“We think we can congratulate ourselves on having already reached such a pinnacle of clarity, imagining that we have left all these phantasmal gods far behind. But what we have left behind are only verbal spectres, not the psychic facts that were responsible for the birth of the gods. We are still as much possessed by autonomous as if they were Olympians. Today they are called phobias, obsessions, and so forth; in a word, neurotic symptoms. The gods have become diseases; Zeus no longer rules Olympus but rather the solar plexus, and produces curious specimens for the doctor’s consulting room, or disorders of the brains of politicians and journalists who unwillingly let loose psychic epidemics on the world.” (Jung, Cw 13, par. 54)
“The gods have become diseases” . . . I guess that about sums it up. These words were written quite some time ago, yet it is as if C.G. Jung is looking at today’s world and events with these words. These words trigger a series of thoughts within me. What a statement to make, “the gods have become diseases”!
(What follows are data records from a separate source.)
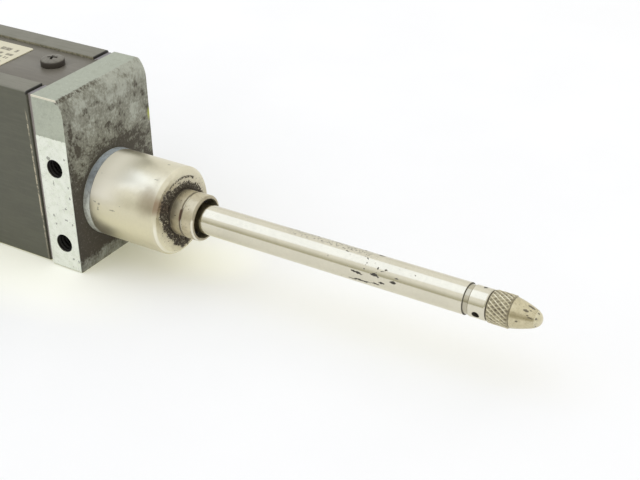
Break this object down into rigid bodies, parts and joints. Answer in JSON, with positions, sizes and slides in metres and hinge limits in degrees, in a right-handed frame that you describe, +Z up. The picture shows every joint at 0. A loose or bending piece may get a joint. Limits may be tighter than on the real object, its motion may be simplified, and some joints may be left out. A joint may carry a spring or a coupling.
{
  "type": "linear gauge sensor",
  "caption": "Linear gauge sensor: sprung measuring spindle with a ball contact, clamping stem and slim case holding an optical glass scale.",
  "frame": {"origin": "on the spindle's axis, where the clamping stem leaves the boss of the front plate", "axes": "+X along the spindle towards the contact point, +Z up through the top cover, +Y to the far side from the tapped side holes"},
  "size_m": [0.2186, 0.0211, 0.0324],
  "materials": {
    "plate_cast": "satin",
    "stem_steel": "satin",
    "nose_steel": "satin",
    "spindle_steel": "polished",
    "contact_steel": "satin",
    "tip_ball": "polished",
    "case_paint": "satin",
    "cover_paint": "satin",
    "black_screw": "satin",
    "label_foil": "satin",
    "gasket_rubber": "matte",
    "black_rubber": "matte",
    "inlet_nickel": "satin",
    "bearing_steel": "polished",
    "dark_steel": "satin",
    "bronze": "satin",
    "brass": "satin",
    "chassis_aluminium": "satin",
    "carriage_aluminium": "satin",
    "white_plastic": "matte",
    "scale_glass": "gloss",
    "lens_glass": "gloss",
    "reader_black": "matte",
    "lamp_plastic": "gloss",
    "board_green": "satin",
    "chip_black": "matte",
    "cream_plastic": "matte",
    "spring_steel": "satin"
  },
  "bodies": {
    "housing": {"front_end_plate": "plate_cast", "stem_sleeve": "stem_steel", "nose_bush": "nose_steel", "spindle_wiper": "black_rubber", "bearing_shell": "bearing_steel", "ball_cage": "bronze", "bearing_balls": "bearing_steel", "bearing_clip": "dark_steel", "case_shell": "case_paint", "top_cover": "cover_paint", "cover_screws": "black_screw", "rating_label": "label_foil", "front_gasket": "gasket_rubber", "rear_gasket": "gasket_rubber", "rear_end_plate": "plate_cast", "rear_plate_screws": "black_screw", "cable_inlet": "inlet_nickel", "inlet_grommet": "black_rubber", "chassis": "chassis_aluminium", "chassis_screws": "dark_steel", "rear_guide_bush": "bronze", "front_bumper": "black_rubber", "rear_bumper": "black_rubber", "guide_rod": "bearing_steel", "reader_block": "reader_black", "reader_screws": "dark_steel", "led_lamp": "lamp_plastic", "condenser_lens": "lens_glass", "index_grating": "scale_glass", "detector_board": "board_green", "photo_detector": "chip_black", "amplifier_board": "board_green", "board_spacers": "brass", "board_screws": "bearing_steel", "signal_chips": "chip_black", "lead_terminal": "cream_plastic", "front_spring_pin": "bearing_steel", "return_spring": "spring_steel"},
    "spindle_group": {"spindle": "spindle_steel", "contact_point": "contact_steel", "contact_tip": "tip_ball", "carriage": "carriage_aluminium", "carriage_grub_screw": "dark_steel", "rod_bush": "white_plastic", "scale_holder": "carriage_aluminium", "holder_screws": "dark_steel", "glass_scale": "scale_glass", "carriage_spring_pin": "bearing_steel"}
  },
  "joints": [
    {"name": "spindle_slide", "type": "slide", "parent": "housing", "child": "spindle_group", "axis": [-1, 0, 0], "range_m": [0, 0.05], "stiffness_N_per_m": 14, "springref_m": -0.064, "deforming": ["return_spring"]}
  ]
}
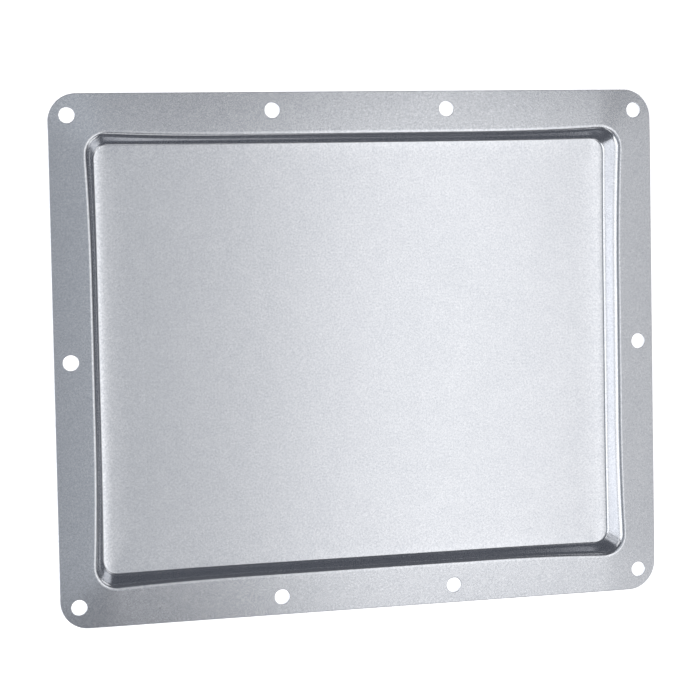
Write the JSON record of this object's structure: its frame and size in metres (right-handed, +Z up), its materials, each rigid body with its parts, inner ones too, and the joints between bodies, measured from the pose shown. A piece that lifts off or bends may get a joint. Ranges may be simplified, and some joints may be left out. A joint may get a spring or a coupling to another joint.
{
  "type": "rectangular cover plate",
  "caption": "Rectangular pressed sheet-steel cover plate: a flat flange with rounded corners and fixing holes round a shallow drawn pan.",
  "frame": {"origin": "under the middle of the pan, on the plane of its underside", "axes": "+X along the long side, +Y along the short side, +Z up out of the recess, square to the flange"},
  "size_m": [0.2, 0.165, 0.0069],
  "materials": {
    "zinc_plated_steel": "satin zinc plate on cold-rolled steel, brighter where the bends were drawn"
  },
  "bodies": {
    "root": {"cover_plate": "zinc_plated_steel"}
  },
  "joints": []
}
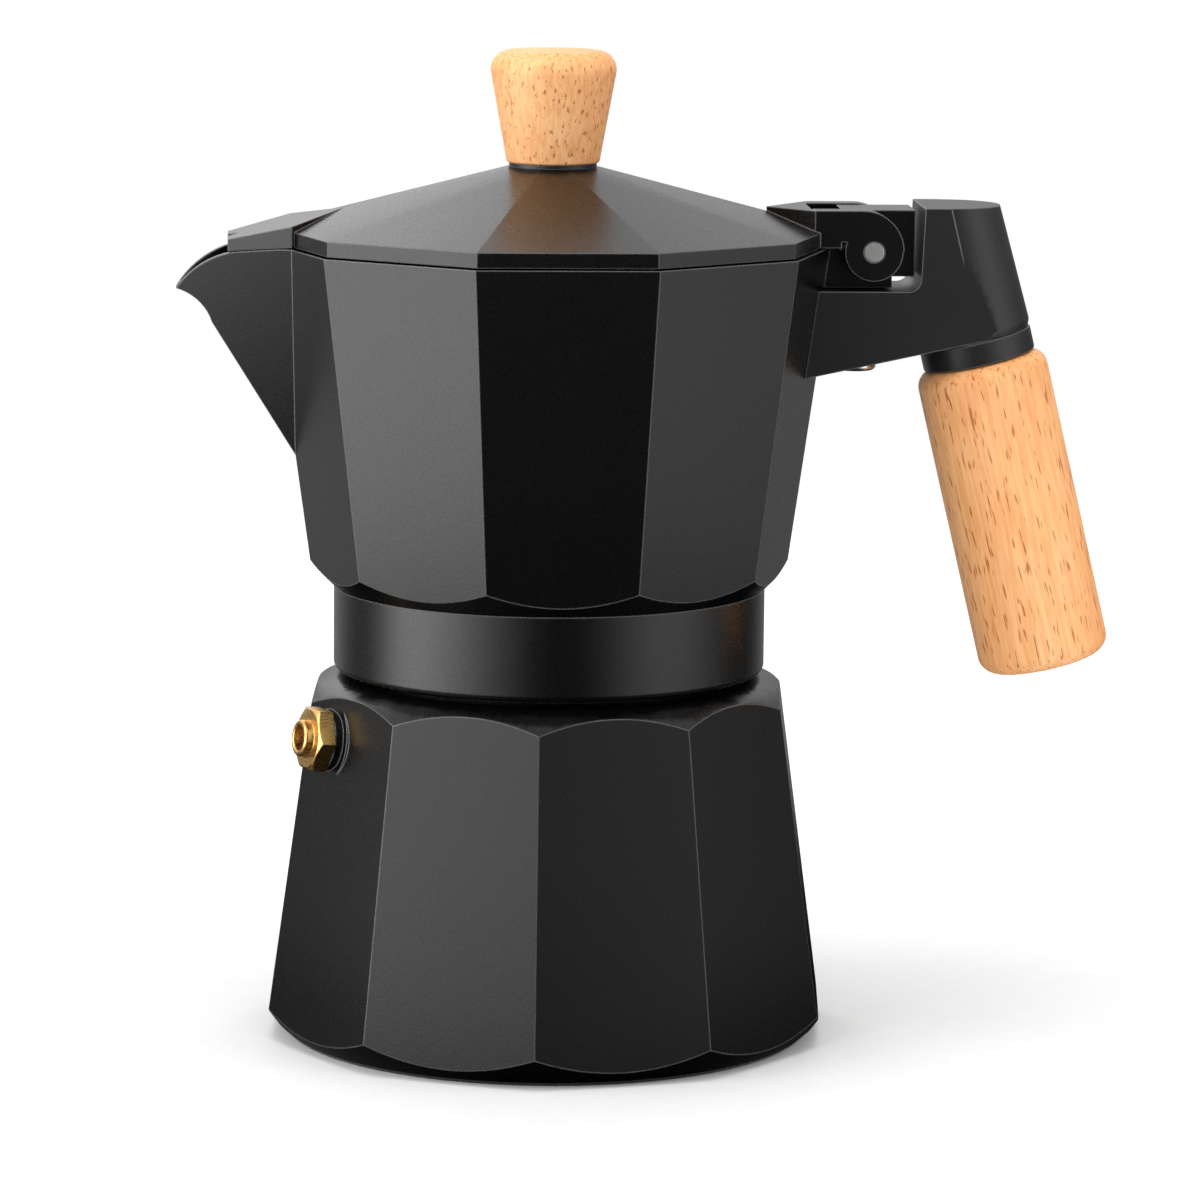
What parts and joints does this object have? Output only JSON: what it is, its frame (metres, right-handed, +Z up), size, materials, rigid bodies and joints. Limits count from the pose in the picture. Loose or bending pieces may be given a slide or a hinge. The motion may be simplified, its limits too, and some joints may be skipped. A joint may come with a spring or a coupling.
{
  "type": "moka pot",
  "caption": "Ten-sided stovetop coffee maker with screwed boiler and upper chamber, hinged lid, spout, wooden knob and wooden side handle.",
  "frame": {"origin": "centre of the boiler's foot, on the surface that it stands on", "axes": "+Z up along the pot's axis, +X towards the handle, -X towards the spout"},
  "size_m": [0.1507, 0.0924, 0.1589],
  "materials": {
    "black_coated_aluminium": "cast, with a fine matt black coating",
    "bare_aluminium": "drawn and satin",
    "brass": "turned",
    "steel": "turned",
    "gasket_rubber": "matt",
    "black_plastic": "moulded satin",
    "beech": "sanded, clear matt lacquer"
  },
  "bodies": {
    "boiler": {"boiler": "black_coated_aluminium", "safety_valve_body": "brass", "safety_valve_seat": "brass", "safety_valve_spring": "steel", "funnel_basket": "bare_aluminium", "funnel_tube": "bare_aluminium", "funnel_plate": "bare_aluminium"},
    "valve_poppet": {"safety_valve_poppet": "steel"},
    "seal": {"gasket": "gasket_rubber", "filter_plate": "bare_aluminium"},
    "collector": {"collector": "black_coated_aluminium", "hinge_pin": "steel", "handle_bracket": "black_plastic", "bracket_screw": "steel", "handle_insert": "brass", "handle_collar": "black_plastic", "handle_grip": "beech", "handle_bolt": "steel"},
    "lid": {"lid": "black_coated_aluminium", "knob_washer": "black_plastic", "knob": "beech", "knob_insert": "brass", "knob_screw": "steel"}
  },
  "joints": [
    {"name": "collector_lift", "type": "slide", "parent": "boiler", "child": "seal", "axis": [0, 0, 1], "range_m": [0, 0.0075]},
    {"name": "collector_turn", "type": "hinge", "parent": "seal", "child": "collector", "pos_m": [0, 0, 0], "axis": [0, 0, 1], "range_deg": [0, 900]},
    {"name": "lid_hinge", "type": "hinge", "parent": "collector", "child": "lid", "pos_m": [0.0508, 0, 0.12745], "axis": [0, 1, 0], "range_deg": [0, 95]},
    {"name": "safety_valve_lift", "type": "slide", "parent": "boiler", "child": "valve_poppet", "axis": [-0.921, -0.3665, 0.1323], "range_m": [0, 0.0015], "stiffness_N_per_m": 2000, "springref_m": -0.002, "deforming": ["safety_valve_spring"]}
  ],
  "couplings": [
    {"joint": "collector_lift", "follows": "collector_turn", "m_per_rad": 0.00047746}
  ]
}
Or, could one say that those who re-discover the gods are themselves suffering from disease (dis-ease)? What it took for me to find a place for the idea of the gods, a recognition of the spiritual centre within “self” was a”breakdown” that allowed me to take “sick leave” for “treatment.” I had to be broken before I would allow myself time to think and feel again. Strange how midlife crises have become a dividing line between life externalised and life that includes “Self.” How many, like myself, have embraced a spiritual centre with the crisis of midlife bringing them to a halt in the outer world? I know that many have ignored the call to an inner self and respond to the crisis of midlife with affairs, new toys, fundamentalist adherence to some religion or political belief.
These words of Jung’s open up a huge world of questions for me. I will need to take time to think about these words a lot more if I am ever to find a way to express my response to them in some meaningful way.